Atherton found its name after race to Sacramento Atherton found its name after race to Sacramento (September 04, 2002)

By the Atherton Heritage Association

In 1868, Fair Oaks (now Atherton) was a flag stop on the San Francisco/San Jose Railroad for the convenience of the owners who lived on the large estates north of Menlo Park.

The entire area was called Menlo Park. It had been part of the Rancho de las Pulgas that covered most of the area that is now southern San Mateo County. There were several unsuccessful attempts to incorporate Fair Oaks, one in 1874 and another in 1911.

In 1923, Menlo Park wished to incorporate its lands to include the Fair Oaks area. During a meeting of the representatives of the two communities, it became clear to the Fair Oaks property owners that in order to maintain their community as a strictly residential area, they would have to incorporate separately.

Both groups rushed to Sacramento to incorporate, but the Fair Oaks committee arrived first. It was at that time that they realized that they could not keep the name Fair Oaks, which was already the name of a town near Sacramento. It was decided to honor Faxon Dean Atherton, who had been one of the first property owners in the south Peninsula and name the town for him. Atherton was recorded on September 12, 1923.

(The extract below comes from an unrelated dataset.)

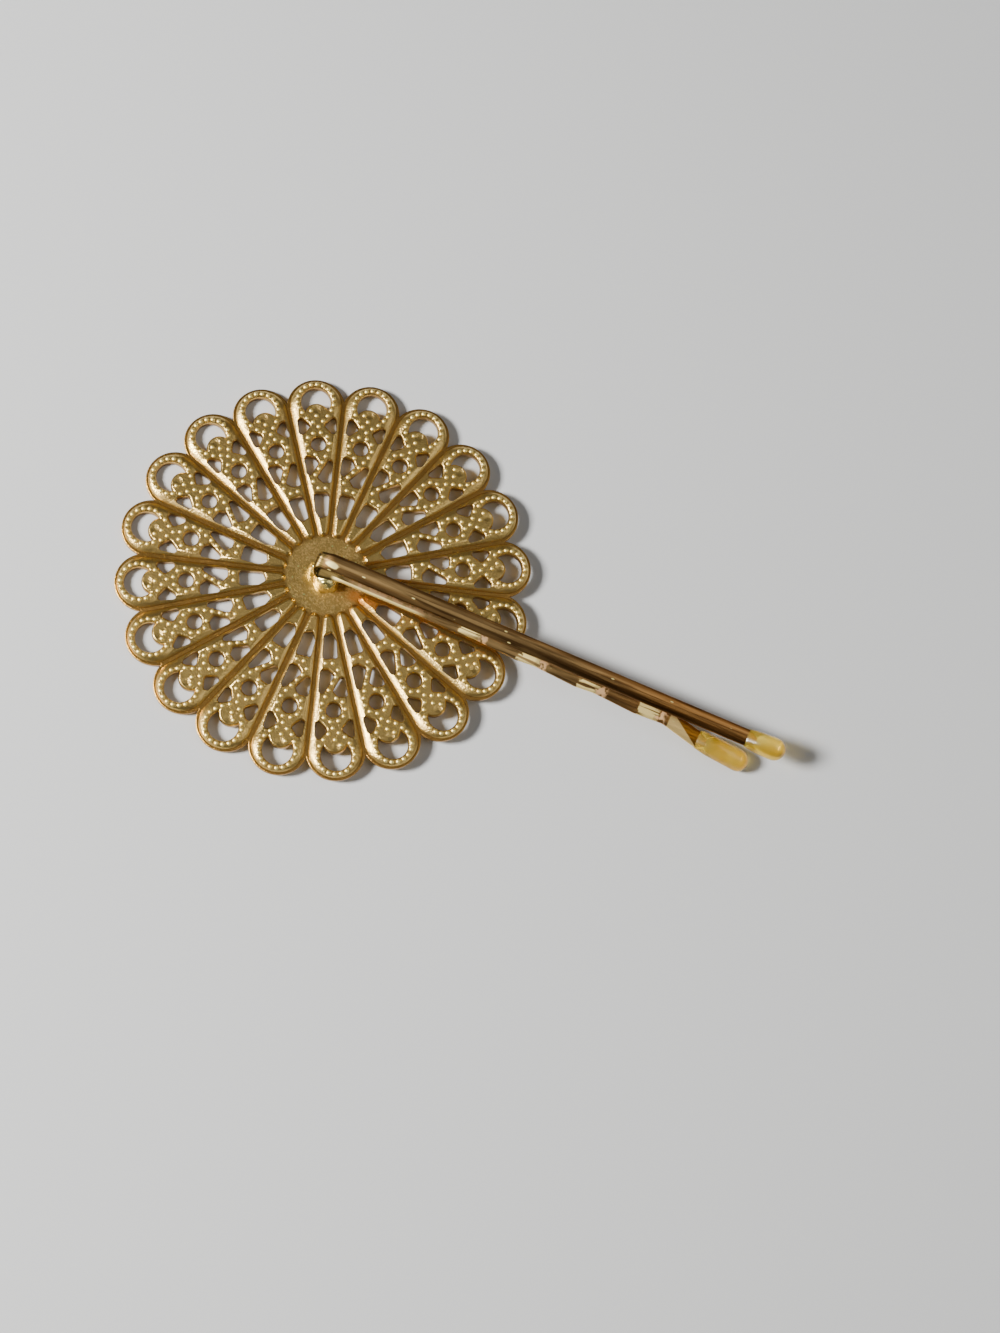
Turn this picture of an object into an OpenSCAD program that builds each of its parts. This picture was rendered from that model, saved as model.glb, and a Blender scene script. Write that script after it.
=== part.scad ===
// Sprung hair grip soldered by its bend to the hub of a pierced round pad with scalloped petals.
// Lengths are in millimetres. The grip runs along +X and lies on top of the pad, as the thing
// rests on a table: on two petal tips and on the flared tip of the crimped leg.
// The origin is the middle of the pad's flat front face, which is turned down.

/* [Pad] */
// Number of petals round the pad
petal_count = 20; // [18:1:22]
// Radius of the ring that the petal tips' centres lie on
petal_ring_r = 18.1; // [17.6:0.1:19]
// Radius of each round petal tip
petal_r = 3; // [2.9:0.1:3.3]
// Radius of the ring that the raised petals' round ends are centred on
raised_ring_r = 18.4; // [18.1:0.1:18.6]
// Thickness of the base plate, at the hub, in the grooves and in the outer rim
base_t = 0.5; // [0.5:0.05:0.8]
// Height of the raised petals over the base plate
relief_h = 0.35; // [0.2:0.05:0.35]
// Width of the grooves between the raised petals
groove_w = 0.8; // [0.7:0.02:0.84]
// Radius of the bare round hub
hub_r = 4.1; // [3.8:0.1:4.6]
// Turn of the first petal from the grip's direction, in degrees
petal_turn = 7.5; // [0:0.5:17.5]

/* [Pierced windows] */
// Radius at which the outer window's centre lies
outer_window_x = 18.62; // [18.4:0.02:18.8]
// Radius of the outer window
outer_window_r = 1.52; // [1.3:0.02:1.56]
// Radius at which the centre of the round tongue below the outer window lies
tongue_x = 17.13; // [16.9:0.01:17.3]
// Radius of the tongue
tongue_r = 1.3; // [1.1:0.05:1.35]
// How far the sides of the other windows lie outside the corner centres that are charted below
window_corner_r = 0.3; // [0.16:0.02:0.32]

/* [Beads] */
// Radius of each bead on the raised petals
bead_r = 0.17; // [0.12:0.01:0.2]
// Height of each bead
bead_h = 0.12; // [0.05:0.01:0.2]
// Number of beads in the arc round the outer window
arc_bead_count = 14; // [10:1:15]

/* [Grip] */
// Length from the bend's end to the far end of the straight leg's tip
grip_length = 51.4; // [50:0.1:56]
// How far the bend reaches past the middle of the hub
bend_reach = 1.4; // [1.2:0.05:1.6]
// Width of the flat wire
wire_w = 1.7; // [1.6:0.05:1.9]
// Thickness of the flat wire
wire_t = 0.5; // [0.44:0.02:0.54]
// Height of the straight leg's middle over the pad's front face, above the hub's middle
straight_leg_z = 3.65; // [3.65:0.05:3.8]
// Sideways offset of the straight leg from the hub's middle
straight_leg_y = 0.64; // [0.4:0.02:0.7]
// Slope of the grip down to its tips, in degrees
grip_slope = 2; // [1:0.5:2]
// Lean of the crimped leg to the right below the straight one, in degrees from upright
grip_lean = 35; // [30:1:36]
// Roll of the wire's wide faces to the right, in degrees
wire_roll = 15; // [8:1:16]
// How far the wire dips from the straight leg to the bend
bend_dip = 0.36; // [0.3:0.02:0.5]
// Distance between the legs' middles in the bend
bend_gap = 1.06; // [0.96:0.02:1.2]
// Distance between the legs' middles from the hub to the crimps
leg_gap = 0.88; // [0.88:0.02:0.96]

/* [Crimps and flare] */
// Number of crimps in the lower leg
crimp_count = 4; // [2:1:4]
// Length of one crimp
crimp_pitch = 6.6; // [6:0.1:6.8]
// Length of the rising side of a crimp
crimp_rise = 3.2; // [2.5:0.1:3.5]
// Distance between the legs' middles at the first crimp's crest
crest_gap = 0.9; // [0.9:0.02:1]
// Distance between the legs' middles at the first crimp's trough
trough_gap = 1.02; // [1.02:0.02:1.2]
// How much farther from the straight leg each next crimp lies
crimp_spread = 0.21; // [0.1:0.01:0.22]
// Distance along the grip from the hub's middle to the last crest, where the flare starts
flare_x = 37.4; // [37:0.1:38]
// Angle of the flare to the straight leg, in degrees
flare_angle = 17; // [15:0.5:20]
// Length of the flare
flare_length = 3.9; // [3.5:0.1:4.5]
// Angle of the flared leg's tip to the straight leg, in degrees
tip_angle = 6; // [4:0.5:12]

/* [Tips] */
// Radius of the resin tips
tip_r = 1.18; // [1.1:0.02:1.2]
// Length of the resin tip on the straight leg
straight_tip_l = 4.1; // [3.5:0.1:5]
// Length of the resin tip on the crimped leg
crimped_tip_l = 5.8; // [5:0.1:6.4]
// Width of the narrowed wire end inside a tip
tongue_w = 1.25; // [1.1:0.05:1.4]
// Thickness of the narrowed wire end inside a tip
tongue_t = 0.42; // [0.36:0.02:0.44]
// How far the wire reaches into a tip
tongue_l = 1.8; // [1.2:0.1:2.2]
// Gap all round the wire end inside a tip
tip_gap = 0.05; // [0.02:0.01:0.08]

/* [Hidden] */
$fn = 64;
metal_gold = [0.72, 0.57, 0.25];
wire_gold = [0.55, 0.4, 0.2];
resin_yellow = [0.9, 0.78, 0.38, 0.85];

petal_step = 360 / petal_count;
half_step = petal_step / 2;
pad_t = base_t + relief_h;
disc_r = petal_ring_r - 0.5;
raised_r = raised_ring_r * sin(half_step) - groove_w / 2;
side_inset = 0.03;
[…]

Faxon D. Atherton, a native of Massachusetts, had spent years in Chile and Hawaii as a trader in tallow, hides and merchandise. His friend and business associate, Thomas Larkin, had written to him, "there is education available for your children ... and a dignity of living on landed estates down the San Francisco Peninsula (that is) convenient and accessible."

Mr. Atherton purchased 640 acres for $10 an acre in 1860. His home, "Valparaiso Park," was built several years later. It was simple in design and ample for his family of seven children.

With the development of the railroad, other San Franciscans traveled south and established summer homes. Because the dirt roads were usually impassable in the winter, the families were only in residence from May through September.

Other prominent families followed Mr. Atherton, including Thomas H. Selby, whose 420-acre estate was called Almendral. John T. Doyle, a San Francisco attorney, built a home known as Ringwood off Middlefield Road. James C. Flood purchased successive parcels and built an extravagant mansion, Linden Towers, in an area that is now known as Lindenwood. And today, Menlo-Atherton High School occupies the site of Joseph A. Donohoe's Holmgrove estate. A home built by James Thomas Watkins called Fair Oaks has survived two moves, and now stands restored on Alejandra Avenue.